Le président Ciampi rend hommage à la dépouille de Jean Paul II, Cité du Vatican, 3 avril 2005

Le président Ciampi rend hommage à la dépouille de Jean Paul II, Cité du Vatican, 3 avril 2005

Jamais par le passé l’humanité n’a disposé comme aujourd’hui de moyens puissants qui permettent d’édifier un monde de paix et de bien-être pour tous les peuples. Mais jamais elle n’a couru de si graves dangers, qui menacent sa capacité morale et sa survie même.

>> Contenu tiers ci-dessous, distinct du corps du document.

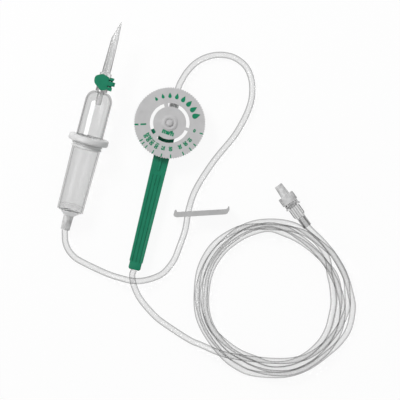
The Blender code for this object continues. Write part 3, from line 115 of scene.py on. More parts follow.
# Routes of the free tubing in millimetres, as the solids have them
CHAMBER_TO_REGULATOR = (
    (-68.0, -72.7, 6.2),
    (-67.9, -76.0, 5.2),
    (-67.1, -79.4, 4.2),
    (-65.5, -82.7, 3.3),
    (-62.8, -86.0, 2.6),
    (-59.3, -88.7, 2.2),
    (-49.7, -93.6, 2.1),
    (-39.7, -98.0, 3.2),
    (-31.7, -100.5, 5.6),
    (-23.9, -102.2, 6.9),
    (-16.8, -102.0, 5.6),
    (-9.0, -99.8, 3.0),
    (-3.4, -96.5, 2.1),
    (2.7, -88.7, 2.1),
    (6.4, -79.7, 2.6),
    (9.9, -69.6, 4.2),
    (11.3, -61.5, 5.5),
    (11.8, -58.4, 5.6),
    (12.5, -55.0, 5.4),
    (15.2, -46.5, 4.0),
    (20.3, -36.8, 2.5),
    (29.4, -23.4, 2.1),
    (40.9, -9.5, 2.1),
    (46.3, -1.0, 2.1),
    (50.3, 7.0, 2.1),
    (52.8, 14.4, 2.1),
    (53.6, 21.9, 2.1),
    (52.8, 29.3, 2.1),
    (50.1, 35.8, 2.1),
    (45.8, 40.3, 2.1),
    (39.8, 43.5, 2.1),
    (31.9, 44.5, 2.1),
    (23.9, 43.0, 2.1),
    (17.0, 39.3, 2.4),
    (11.5, 33.8, 3.3),
    (8.0, 28.3, 4.2),
    (5.8, 23.8, 4.6),
)
HANDLE_TO_COIL = (
    (-24.3, -97.0, 3.0),
    (-24.3, -100.2, 2.2),
    (-23.7, -104.1, 2.1),
    (-22.3, -108.0, 2.1),
    (-20.3, -112.3, 2.1),
    (-17.6, -116.2, 2.1),
    (-14.3, -120.2, 2.1),
    (-7.0, -127.5, 2.1),
    (6.6, -136.8, 2.3),
    (14.5, -141.5, 3.9),
)
OVER_THE_COIL = (
    (20.1, -143.7, 6.4),
    (28.4, -147.3, 9.6),
    (34.6, -149.5, 10.2),
    (40.9, -151.0, 10.0),
    (47.1, -152.0, 9.0),
    (53.3, -152.8, 7.8),
)
COIL_TO_LUER = (
    (99.3, -77.8, 5.9),
    (93.2, -71.5, 5.9),
)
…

L’insuffisance des politiques visant à empêcher la prolifération nucléaire et la diffusion des armes de destruction de masse suscitent de graves préoccupations. La globalisation de l’économie peut apporter des avantages pour tous mais, si elle est gouvernée de façon insuffisante, elle peut susciter des crises. Le progrès de la science poussée aux extrêmes limites de la vie soulève des interrogations essentielles d’éthique et d’intégrité même de l’espèce humaine. Qu’on ajoute à cela la diffusion de moyens de communication de masse toujours plus envahissants, qui peuvent miner, surtout chez les jeunes, les valeurs morales sans lesquelles il ne peut exister de société saine et forte.
Tous ces problèmes concernent de la même façon croyants et non-croyants. Ils constituent le défi du XXIe siècle, le premier du troisième millénaire après le Christ, pour tous ceux qui ont foi dans l’homme et dans la faculté qui lui a été donnée de choisir le Bien et de vaincre le Mal. Votre Sainteté, face à ces thèmes également, l’Italie est avec vous: avec vous, pèlerin de paix, instigateur inlassable des consciences, défenseur des valeurs et des droits éternels de l’homme. Votre parole est une lumière d’espérance pour tous les hommes.
Je sais que je me fais l’interprète des sentiments profonds du peuple italien en vous adressant un salut plein de reconnaissance et d’admiration et en formulant des souhaits fervents et sincères pour l’accomplissement de votre apostolat de paix dans le monde.